Collected material:

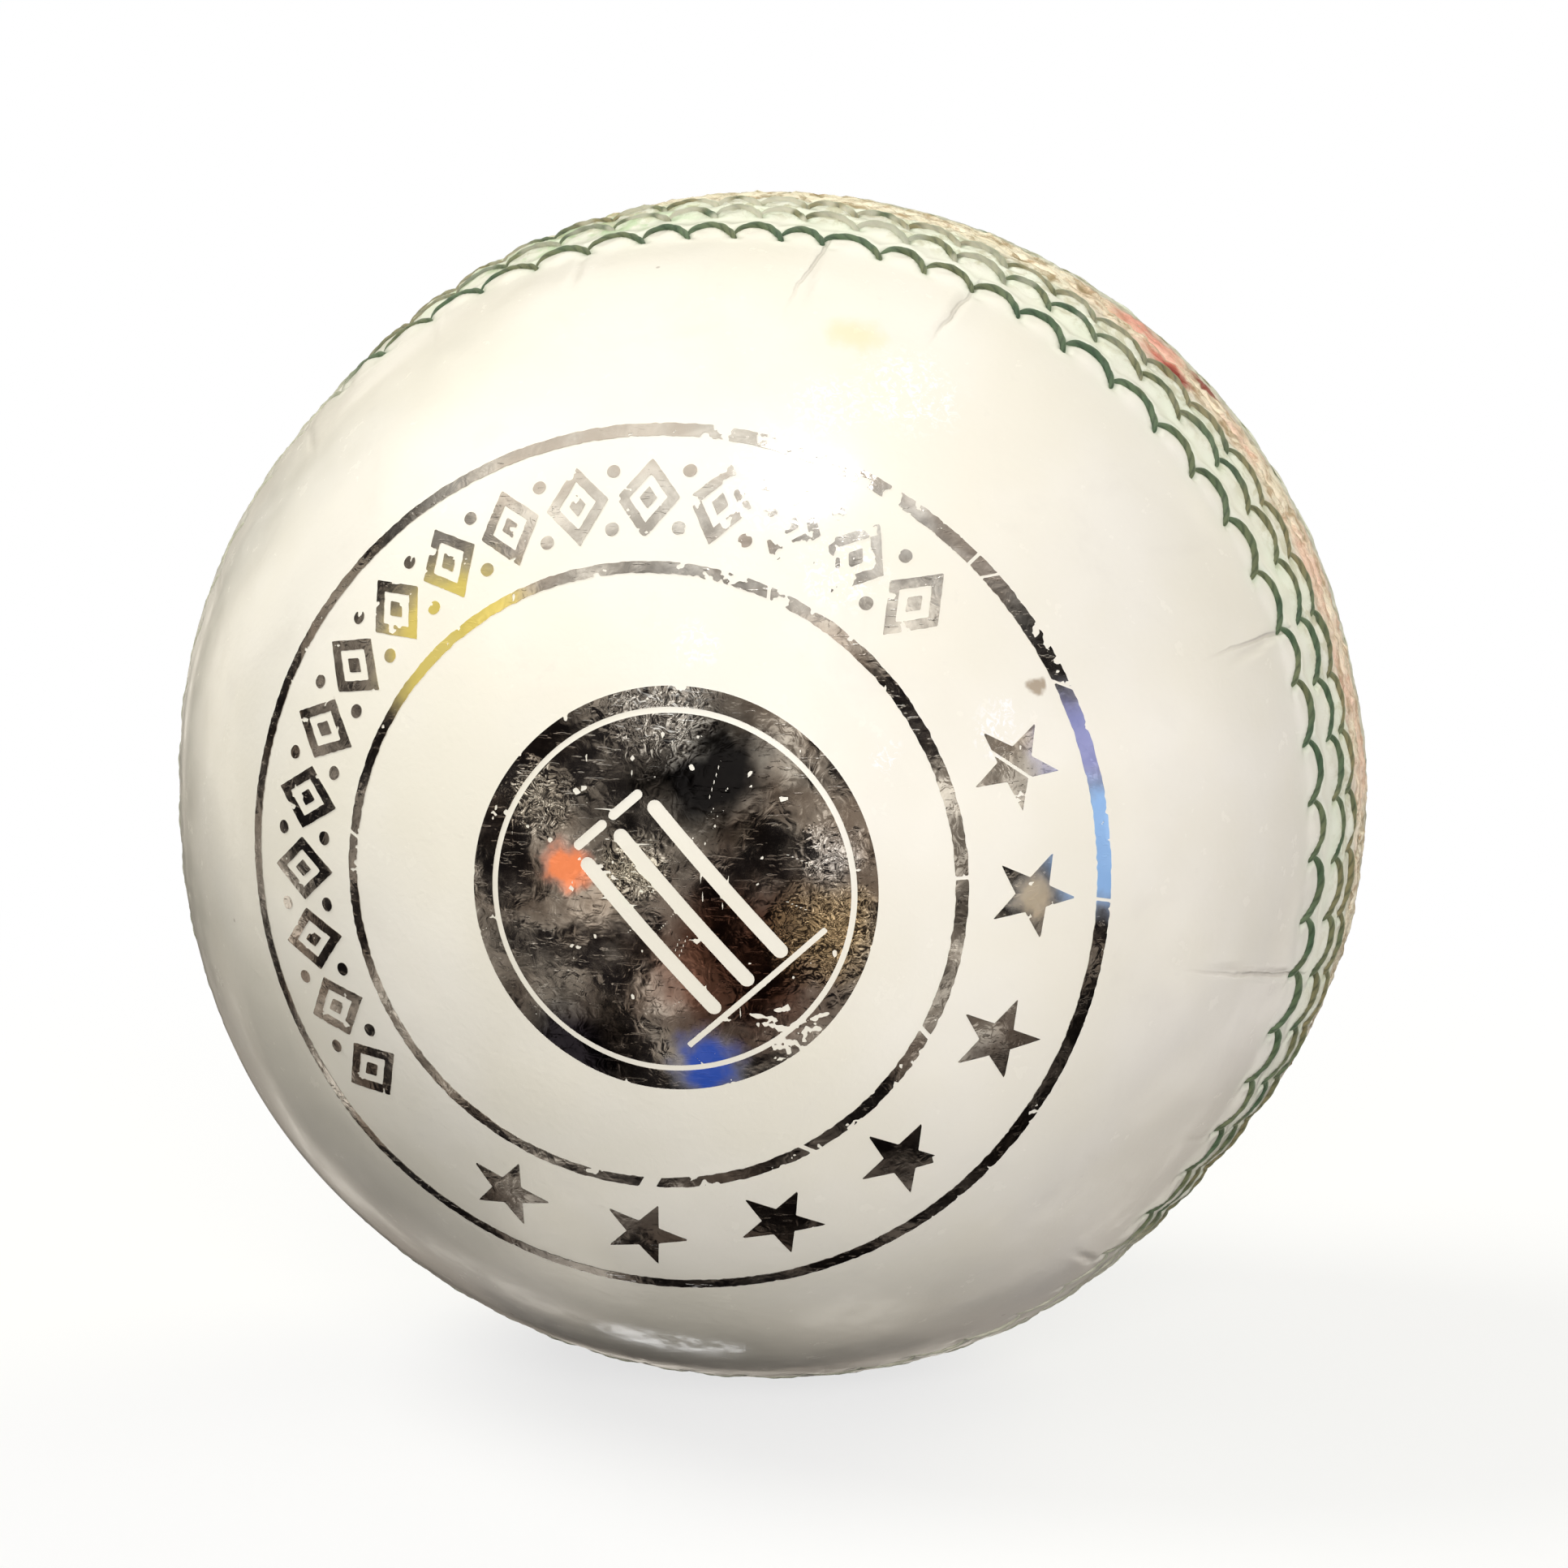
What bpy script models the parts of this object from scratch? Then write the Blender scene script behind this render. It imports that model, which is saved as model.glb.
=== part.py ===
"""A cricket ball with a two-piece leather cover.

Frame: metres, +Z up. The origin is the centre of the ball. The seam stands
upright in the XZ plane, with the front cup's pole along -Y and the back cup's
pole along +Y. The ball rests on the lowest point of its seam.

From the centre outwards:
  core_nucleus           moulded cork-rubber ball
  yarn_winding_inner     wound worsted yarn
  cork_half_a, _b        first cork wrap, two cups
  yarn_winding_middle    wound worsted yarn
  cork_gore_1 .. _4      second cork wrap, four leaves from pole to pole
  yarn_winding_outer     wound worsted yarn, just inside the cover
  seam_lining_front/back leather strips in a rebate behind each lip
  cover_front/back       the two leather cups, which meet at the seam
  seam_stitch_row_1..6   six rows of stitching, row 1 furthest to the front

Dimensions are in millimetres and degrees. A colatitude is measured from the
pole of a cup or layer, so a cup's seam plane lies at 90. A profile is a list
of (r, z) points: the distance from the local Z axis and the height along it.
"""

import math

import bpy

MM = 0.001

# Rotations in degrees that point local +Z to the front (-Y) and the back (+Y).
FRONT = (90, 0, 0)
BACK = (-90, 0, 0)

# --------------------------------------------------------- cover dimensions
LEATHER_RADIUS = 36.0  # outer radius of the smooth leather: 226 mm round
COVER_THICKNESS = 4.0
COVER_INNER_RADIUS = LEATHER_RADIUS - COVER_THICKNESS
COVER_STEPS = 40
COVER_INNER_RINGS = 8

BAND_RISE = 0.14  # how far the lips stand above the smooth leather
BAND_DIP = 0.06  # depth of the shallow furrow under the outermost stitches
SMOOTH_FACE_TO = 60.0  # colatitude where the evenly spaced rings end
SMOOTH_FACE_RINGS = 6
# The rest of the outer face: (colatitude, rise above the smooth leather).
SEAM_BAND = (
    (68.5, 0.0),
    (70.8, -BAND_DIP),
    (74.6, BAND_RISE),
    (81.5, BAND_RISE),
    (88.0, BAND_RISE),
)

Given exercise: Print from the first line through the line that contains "two-piece leather cover.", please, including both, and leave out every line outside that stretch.

Exercise response:
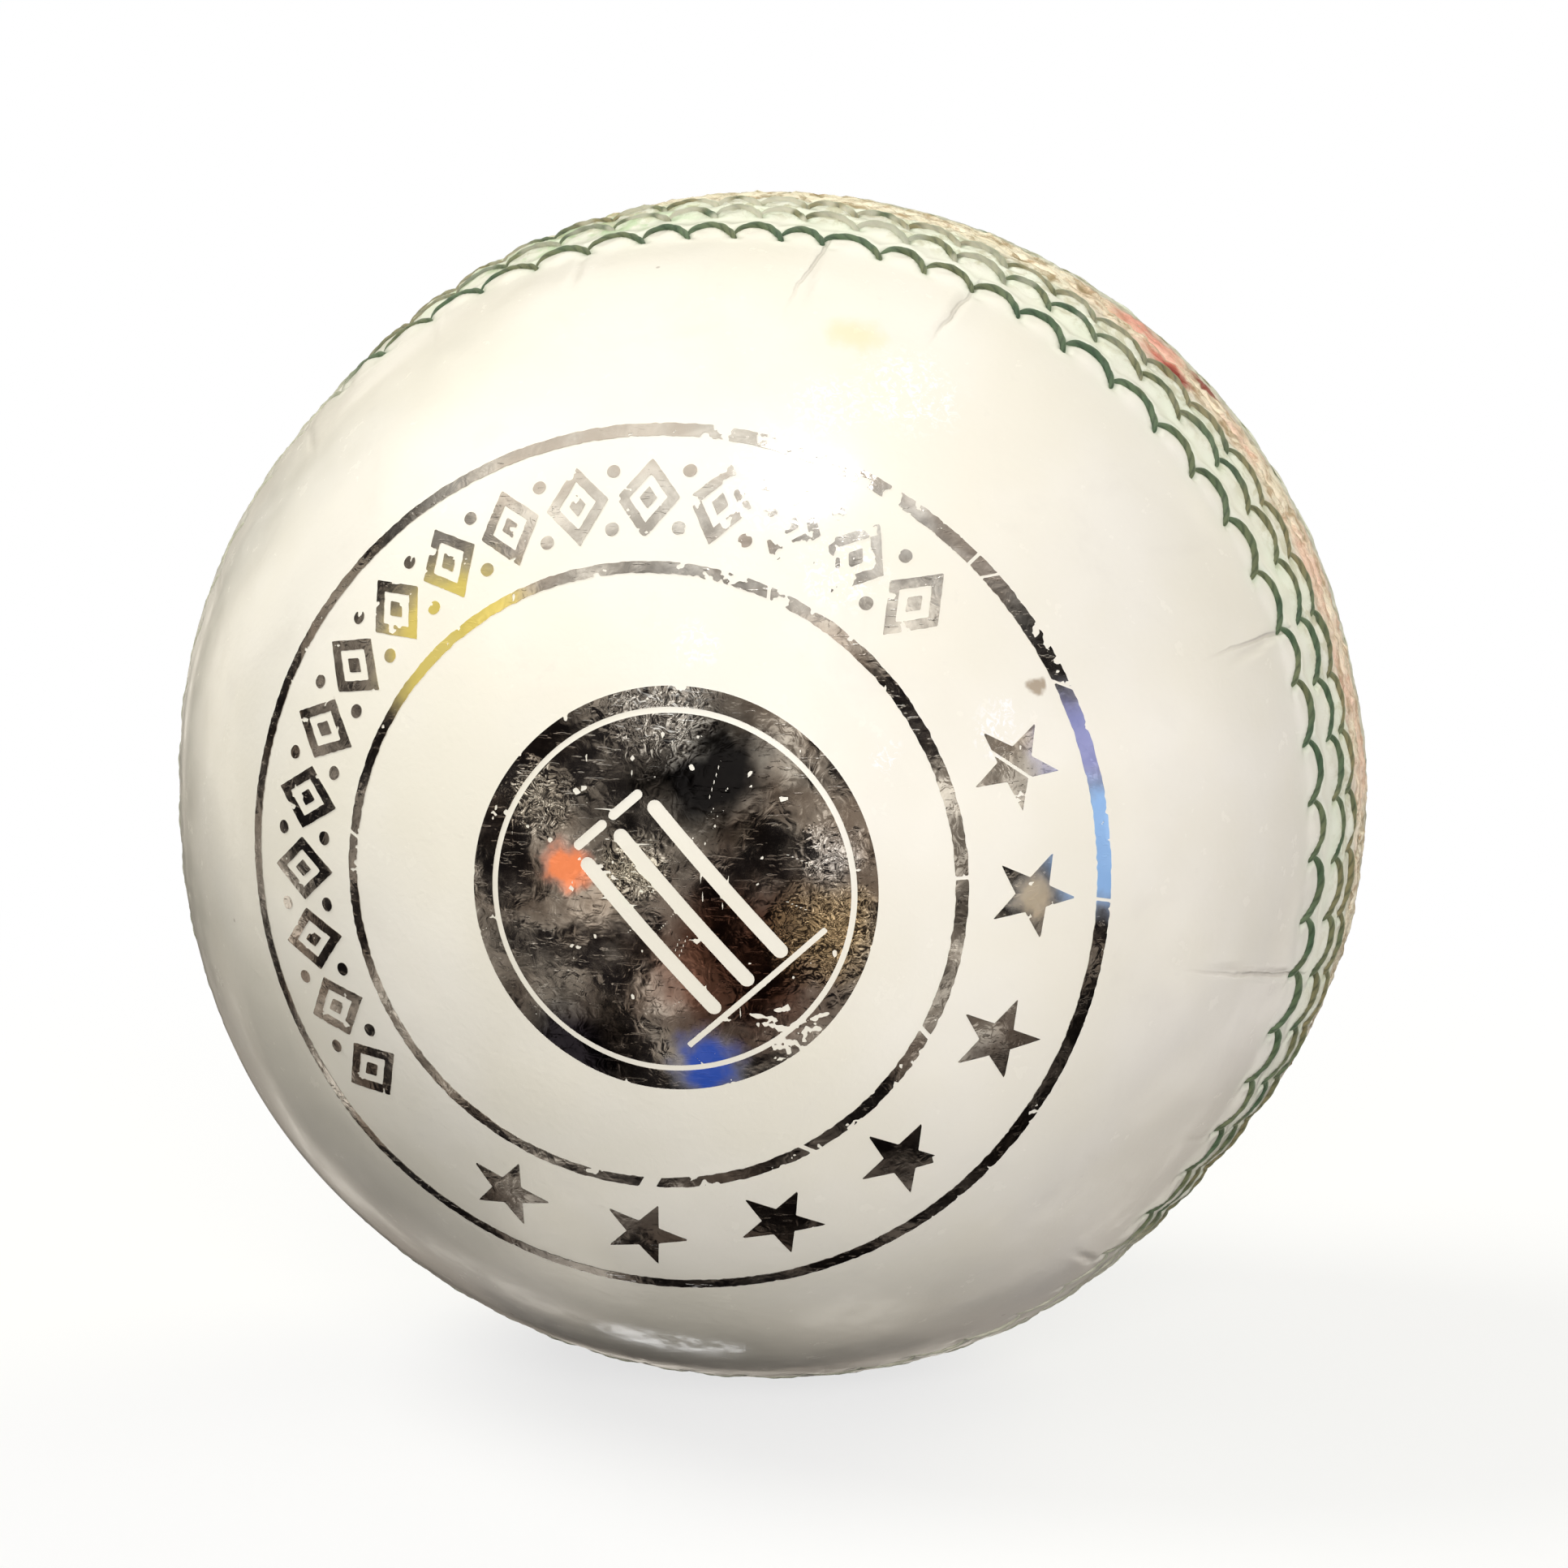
What bpy script models the parts of this object from scratch? Then write the Blender scene script behind this render. It imports that model, which is saved as model.glb.
=== part.py ===
"""A cricket ball with a two-piece leather cover.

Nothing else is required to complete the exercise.